L’idée d’enveloppement ou d’emboîtement recouvre plusieurs significations et recoupe d’autres fonctions du cadre. C’est d’abord entourer le tableau de matière précieuse, de bois et d’or. C’est en même temps l’envelopper d’aura, de considération et de distinction. C’est aussi le présenter, c’est-à-dire non seulement le rendre présent, l’énoncer, mais aussi en faire un présent, un cadeau présenté avec soin comme les luxueux emballages de Christo et Jeanne-Claude. Cet empaquetage est une manière de matérialiser le regard. C’est mettre l’art dans une enveloppe pour l’adresser et inviter à l’ouvrir.
La citation, emboîtement discursif, réflète l’emboîtement matériel que Germano Celant énumère ainsi : « painting, frame, wall, room, building, city, territory, earth, universe. » 178 Cette fonction relève de ce que nous avons nommé articuler, et est proche de la notion de parentalité (l’enchaînement des générations) 179 . Les classements historiques de l’art le dévoilent : pendant des siècles, la peinture et la sculpture sont placées dans l’architecture du temple et du palais. Le cadre condense l’espace architectural 180 . Et au XXe siècle, quand l’architecture est radicalement mise en question et après l’utopie de Mondrian ou de Malevitch, la peinture, pensée par sa place dans l’ensemble, pourra devenir une forme de design 181 .

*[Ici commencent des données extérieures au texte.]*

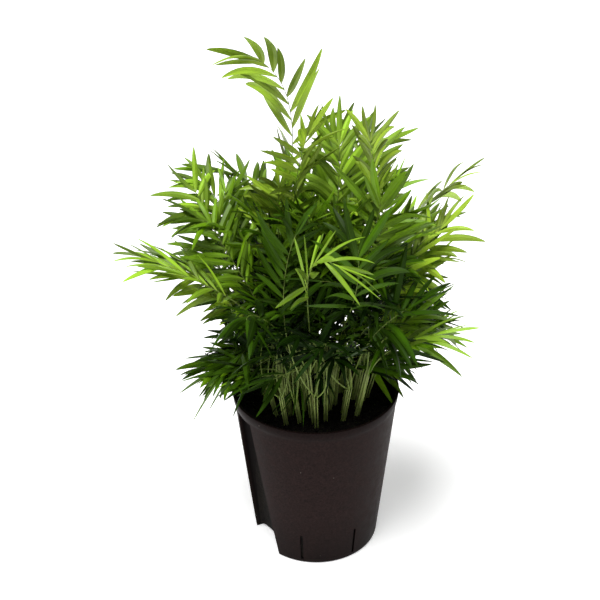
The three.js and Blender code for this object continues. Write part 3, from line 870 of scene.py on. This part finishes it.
def make_pot(surface):
    """A skin raised outline by outline, closed below and inside, with slots through its wall."""
    levels = [pot_outline(*level) for level in pot_levels()]
    hollow_shades = [pot_hollow_shades(margin, open_recess) for _, _, margin, open_recess in pot_levels()]
    bm = bmesh.new()
    column = bm.verts.layers.int.new("column")
    # Painted shade: each vertex in the recess or inside the pot is marked, and the colour is
    # darkened there
    hollow_shade = bm.verts.layers.float.new("hollow_shade")
    bmesh.ops.create_circle(bm, cap_ends=True, segments=len(levels[0]), radius=FOOT_RADIUS)
    bm.verts.ensure_lookup_table()
    for k, vertex in enumerate(bm.verts):
        vertex[column] = k
        vertex[hollow_shade] = hollow_shades[0][k]
        vertex.co = levels[0][k]
    edges = bm.edges[:]
    for outline, hollow_shades_here in zip(levels[1:], hollow_shades[1:]):
        made = bmesh.ops.extrude_edge_only(bm, edges=edges)["geom"]
        new = {v for v in made if isinstance(v, bmesh.types.BMVert)}
        for vertex in new:
            vertex.co = outline[vertex[column]]
            vertex[hollow_shade] = hollow_shades_here[vertex[column]]
        edges = [e for e in made if isinstance(e, bmesh.types.BMEdge) and set(e.verts) <= new]
    bmesh.ops.contextual_create(bm, geom=edges)
    cut_slots(bm)
    bmesh.ops.recalc_face_normals(bm, faces=bm.faces)
    mesh = bpy.data.meshes.new("pot_shell")
    bm.to_mesh(mesh)
    bm.free()
    mesh.shade_smooth()
    mesh.set_sharp_from_angle(angle=math.radians(POT_CREASE))
    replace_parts(make_piece("pot_shell", mesh, surface), "pot")


def cut_slots(bm):
    """Take the faces inside and outside of each slot away, and join the two openings' edges."""
    for turn in SLOT_TURNS:
        azimuth = RECESS_AZIMUTH + turn
        outward, sideways = Vector(polar(azimuth)), Vector(polar(azimuth + 90))
        doomed = []
        for face in bm.faces:
            middle = face.calc_center_median()
            in_slot = abs(middle.dot(sideways)) < SLOT_WIDTH / 2 and middle.dot(outward) > WALL
            if in_slot and SLOT_FROM < middle.z < SLOT_TO:
                doomed.append(face)
        bmesh.ops.delete(bm, geom=doomed, context="FACES")
        bmesh.ops.bridge_loops(bm, edges=[e for e in bm.edges if e.is_boundary])


def make_granules(surface):
    """Clay granules strewn over the top of the growing medium, half sunk in it."""
    roll = dice(GRANULE_SEED)
    bm = bmesh.new()
    bmesh.ops.create_icosphere(bm, subdivisions=2, radius=1)
    ball = np.array([vertex.co for vertex in bm.verts])
    faces = [[vertex.index for vertex in face.verts] for face in bm.faces]
    bm.free()
    room = (pot_radius(MEDIUM_TOP) - WALL - GAP) / MM
    granules = []
    for i in range(GRANULE_COUNT):
        radius = roll(*GRANULE_RADIUS)
        out = (room - radius - 1) * math.sqrt((i + 0.5) / GRANULE_COUNT)
        at = polar(i * GOLDEN_ANGLE) * out + UP * (SOIL + roll(*GRANULE_RISE))
        lumps = np.array([roll(*GRANULE_LUMPS) for _ in ball])[:, None]
        stretch = np.array([roll(*GRANULE_STRETCH) for _ in range(3)])
        angle = roll(0, math.pi)
        axis = Vector(polar(roll(0, 360), roll(*GRANULE_TILT)))
        turn = np.array(Matrix.Rotation(angle, 3, axis))
        granules.append((ball * lumps * stretch @ turn * radius + at, faces, ball[:, :2]))
    join_shapes("clay_granules", granules, surface)


# --- materials -----------------------------------------------------------------------------------


class Finish:
    """A material being made: its nodes are added and joined by name."""

    def __init__(self, name, roughness, gloss):
        self.material = bpy.data.materials.new(name)
        self.material.use_nodes = True
        self.nodes = self.material.node_tree.nodes
        self.links = self.material.node_tree.links
        self.shader = self.nodes["Principled BSDF"]
        self.shader.inputs["Roughness"].default_value = roughness
        self.shader.inputs["Specular IOR Level"].default_value = gloss

    def node(self, kind, **settings):
        made = self.nodes.new(kind)
        for name, value in settings.items():
            setattr(made, name, value)
        return made

    def join(self, out, into):
        self.links.new(out, into)

    def coordinates(self, output, scale=(1, 1, 1)):
        source = self.node("ShaderNodeTexCoord")
        mapping = self.node("ShaderNodeMapping")
        mapping.inputs["Scale"].default_value = scale
        self.join(source.outputs[output], mapping.inputs["Vector"])
        return mapping.outputs["Vector"]

    def part(self, vector, axis):
        """One component of a vector."""
        split = self.node("ShaderNodeSeparateXYZ")
        self.join(vector, split.inputs["Vector"])
        return split.outputs[axis]

    def attribute(self, name):
        return self.node("ShaderNodeAttribute", attribute_name=name).outputs["Fac"]

    def noise(self, vector, scale, detail, roughness=0.5):
        made = self.node("ShaderNodeTexNoise")
        made.inputs["Scale"].default_value = scale
        made.inputs["Detail"].default_value = detail
        made.inputs["Roughness"].default_value = roughness
        self.join(vector, made.inputs["Vector"])
        return made.outputs["Fac"]

    def ramp(self, value, stops):
        """Colours at places on a value's scale, and mixtures between them."""
        made = self.node("ShaderNodeValToRGB")
        elements = made.color_ramp.elements
        while len(elements) < len(stops):
            elements.new(0.5)
        for element, (at, colour) in zip(elements, stops):
            element.position = at
            element.color = (*colour, 1)
        self.join(value, made.inputs["Fac"])
        return made.outputs["Color"]

    def shades(self, value, stops):
        """A ramp of greys."""
        return self.ramp(value, [(at, (shade, shade, shade)) for at, shade in stops])

    def blend(self, share, a, b, mode="MIX"):
        made = self.node("ShaderNodeMix", data_type="RGBA", blend_type=mode)
        for value, socket in ((share, made.inputs[0]), (a, made.inputs[6]), (b, made.inputs[7])):
            if isinstance(value, (int, float)):
                socket.default_value = value
            elif isinstance(value, tuple):
                socket.default_value = (*value, 1)
            else:
                self.join(value, socket)
        return made.outputs[2]

    def multiply(self, a, b):
        return self.blend(1, a, b, "MULTIPLY")

    def bump(self, height, strength, distance):
        made = self.node("ShaderNodeBump")
        made.inputs["Strength"].default_value = strength
        made.inputs["Distance"].default_value = distance
        self.join(height, made.inputs["Height"])
        self.join(made.outputs["Normal"], self.shader.inputs["Normal"])

    def colour(self, value):
        self.join(value, self.shader.inputs["Base Color"])


def leaf_finish(name, colour, paler, gloss):
    """A leaflet: pale midrib and root, fine veins along it, margins darkened as painted shade
    between leaflets, satin gloss.
    """
    finish = Finish(name, LEAF_ROUGHNESS, gloss)
    place = finish.coordinates("UV")
    over, along = finish.part(place, "X"), finish.part(place, "Y")
    veins = finish.noise(finish.coordinates("UV", VEIN_PITCH), 1.0, 1.0)
    patches = finish.noise(finish.coordinates("Object", PATCH_PITCH), 1.0, 1.0)
    body = finish.multiply(colour, finish.shades(veins, UNEVEN_STOPS))
    body = finish.multiply(body, finish.shades(patches, UNEVEN_STOPS))
    body = finish.multiply(body, finish.shades(finish.attribute("shade"), LEAFLET_STOPS))
    body = finish.blend(finish.shades(along, ROOT_STOPS), body, paler)
    body = finish.blend(finish.shades(over, MIDRIB_STOPS), body, paler)
    # Painted shade along the margins
    finish.colour(finish.multiply(body, finish.shades(over, MARGIN_SHADE_STOPS)))
    finish.bump(veins, *LEAF_BUMP)
    return finish.material


def sheath_finish(name, colour, paler, browner):
    """Petioles and sheaths: pale green, paler at the foot partly of themselves and partly as painted
    light in the pot's shade, streaked and brownish in places.
    """
    finish = Finish(name, SHEATH_ROUGHNESS, SHEATH_GLOSS)
    streaks = finish.noise(finish.coordinates("Object", STREAK_PITCH), 1.0, 3.0)
    body = finish.blend(finish.shades(streaks, STREAK_STOPS), colour, paler)
    # Painted light at the foot, partly the sheaths' own paler colour
    height = finish.part(finish.coordinates("Object"), "Z")
    body = finish.multiply(body, finish.shades(height, PALE_LIT_FOOT_STOPS))
    patches = finish.noise(finish.coordinates("Object", BROWN_PITCH), 1.0, 2.0)
    finish.colour(finish.blend(finish.shades(patches, BROWN_STOPS), body, browner))
    finish.bump(streaks, *SHEATH_BUMP)
    return finish.material


def pot_finish():
    """Brown black plastic with a fine mottled grain, painted shade towards the foot, in the recess
    and inside, a darker band and a few dusty specks.
    """
    finish = Finish("brown_black_plastic", PLASTIC_ROUGHNESS, PLASTIC_GLOSS)
    place = finish.coordinates("Object")
    grain = finish.noise(place, *PLASTIC_GRAIN)
    mottle = finish.noise(place, *MOTTLE_GRAIN)
    height = finish.part(finish.coordinates("Object", (1, 1, 1 / POT_HEIGHT)), "Z")
    body = finish.multiply(finish.ramp(grain, PLASTIC_BROWNS), finish.shades(mottle, MOTTLE_STOPS))
    # Painted shade towards the foot, and a darker band
    body = finish.multiply(body, finish.shades(height, FOOT_SHADE_AND_DARK_BAND_STOPS))
    # Painted shade in the recess and inside the pot
    body = finish.multiply(body, finish.shades(finish.attribute("hollow_shade"), HOLLOW_SHADE_STOPS))
    cells = finish.node("ShaderNodeTexVoronoi")
    cells.inputs["Scale"].default_value = SPECK_PITCH
    finish.join(place, cells.inputs["Vector"])
    specks = finish.shades(cells.outputs["Distance"], SPECK_STOPS)
    dusty = finish.shades(finish.noise(place, *DUSTY_GRAIN), DUSTY_STOPS)
    finish.colour(finish.blend(finish.multiply(specks, dusty), body, DUST))
    finish.join(finish.shades(mottle, ROUGHNESS_STOPS), finish.shader.inputs["Roughness"])
    finish.bump(grain, *PLASTIC_BUMP)
    return finish.material


def clay_finish():
    """Moist expanded clay: nearly black, partly its own colour and partly painted shade under the
    crown, dull and pitted.
    """
    finish = Finish("moist_shaded_clay", CLAY_ROUGHNESS, CLAY_GLOSS)
    place = finish.coordinates("Object")
    finish.colour(finish.ramp(finish.noise(place, *CLAY_GRAIN), CLAY_BROWNS))
    finish.bump(finish.noise(place, *PIT_GRAIN), *CLAY_BUMP)
    return finish.material


# --- studio --------------------------------------------------------------------------------------


def make_camera():
    camera = bpy.data.objects.new("camera", bpy.data.cameras.new("camera"))
    camera.data.lens = LENS
    camera.data.sensor_width = SENSOR
    way = Vector(CAMERA_AIM) - Vector(CAMERA_AT)
    turn = way.to_track_quat("-Z", "Y").to_matrix().to_4x4()
    roll = Matrix.Rotation(math.radians(CAMERA_ROLL), 4, "Z")
    camera.matrix_world = Matrix.Translation(CAMERA_AT) @ turn @ roll
    bpy.context.scene.collection.objects.link(camera)
    bpy.context.scene.camera = camera


def make_sun(name, strength, spread, at):
    sun = bpy.data.objects.new(name, bpy.data.lights.new(name, "SUN"))
    sun.data.energy = strength
    sun.data.angle = math.radians(spread)
    turn = (-Vector(at)).to_track_quat("-Z", "Y").to_matrix().to_4x4()
    sun.matrix_world = Matrix.Translation(at) @ turn
    bpy.context.scene.collection.objects.link(sun)


def make_floor():
    bm = bmesh.new()
    bmesh.ops.create_grid(bm, x_segments=1, y_segments=1, size=FLOOR_HALF_SIZE)
    mesh = bpy.data.meshes.new("studio_floor")
    bm.to_mesh(mesh)
    bm.free()
    floor = bpy.data.objects.new("studio_floor", mesh)
    bpy.context.scene.collection.objects.link(floor)
    finish = Finish("pale_floor", FLOOR_ROUGHNESS, 0)
    finish.shader.inputs["Base Color"].default_value = FLOOR_WHITE
    finish.shader.inputs["Emission Color"].default_value = WHITE
    finish.shader.inputs["Emission Strength"].default_value = FLOOR_GLOW
    mesh.materials.append(finish.material)


def make_walls():
    """The world behind the floor: white at the horizon, dimmer above."""
    world = bpy.data.worlds.new("studio")
    world.use_nodes = True
    nodes, links = world.node_tree.nodes, world.node_tree.links
    way = nodes.new("ShaderNodeSeparateXYZ")
    links.new(nodes.new("ShaderNodeTexCoord").outputs["Generated"], way.inputs["Vector"])
    glow = nodes.new("ShaderNodeMapRange")
    links.new(way.outputs["Z"], glow.inputs["Value"])
    glow.inputs["From Max"].default_value = WALL_GLOW_TO
    glow.inputs["To Min"].default_value = WALL_GLOW
    glow.inputs["To Max"].default_value = CEILING_GLOW
    links.new(glow.outputs["Result"], nodes["Background"].inputs["Strength"])
    nodes["Background"].inputs["Color"].default_value = WHITE
    bpy.context.scene.world = world


make_camera()
make_floor()
make_walls()
make_sun("key", KEY_STRENGTH, KEY_SPREAD, KEY_AT)
bpy.context.scene.view_settings.view_transform = "Standard"

palm = plan_the_palm()
for tone, looks in TONES.items():
    make_leaflets(palm, tone, leaf_finish(f"leaf_{tone}", *looks))
make_petioles(palm, sheath_finish("petiole_green", *PETIOLE_GREENS))
make_stems(palm, sheath_finish("sheath_green", *SHEATH_GREENS))
make_pot(pot_finish())
clay = clay_finish()
make_granules(clay)
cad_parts["growing_medium"].data.materials.clear()
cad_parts["growing_medium"].data.materials.append(clay)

L’emboîtement peut se lire à l’envers. Ainsi les tableaux dans l’atelier de Mondrian doivent induire un monde extérieur fictif et idéal. Pour Dominique Chateau, la progression, qu’il compare aux poupées russes, va de l’immatériel au plus matériel et vice-versa 182 . Werner Wolf n’utilise pas le terme emboîtement, mais il repère la notion quand il fait axiome du fait que le cadre se situe toujours par rapport à l’œuvre à un niveau logique supérieur 183 .
« Framed », 1982, p. 55. Ce qui compte pour Celant, c’est la relation rythmique entre les éléments qui s’emboîtent.
Voir « Supplémenter, 20 ».
Rougé : « En enveloppant ainsi le regard, le cadre lui offre des repères, reconstitue l’abri de l’église, de la maison, du temple ou de la caverne. » « En-visager l’absence » in Cadres & Marges, 1995, p. 29.
« Pour beaucoup d’artistes de la première abstraction, celle-ci inaugura non seulement la fin de la représentation naturelle, mais, à terme, [selon Mondrian] ‘la fin de l’art comme objet séparé de notre environnement’ ». Lebensztejn « A partir du cadre » in Annexes, 1999, p. 213. Nous pensons aussi à la place de la peinture pour le Bauhaus.
« Il y a, du réel au musée et du musée au tableau, quelque chose comme l’emboîtement des poupées russes, et au fil de ces degrés, l’idée de cadre prend un sens de plus en plus précis, de plus en plus physique ». « Duchamp, du cadre » in Cadres & Marges, 1995, p. 103.
Werner Wolf, : « Familiar framings are distinct from, and located on an (onto-)logically higher level than, the framed. » Wolf and Bernhart (dir.), Framing Borders in Literature and Other Media, Amsterdam/ New York, 2006. Introduction, p.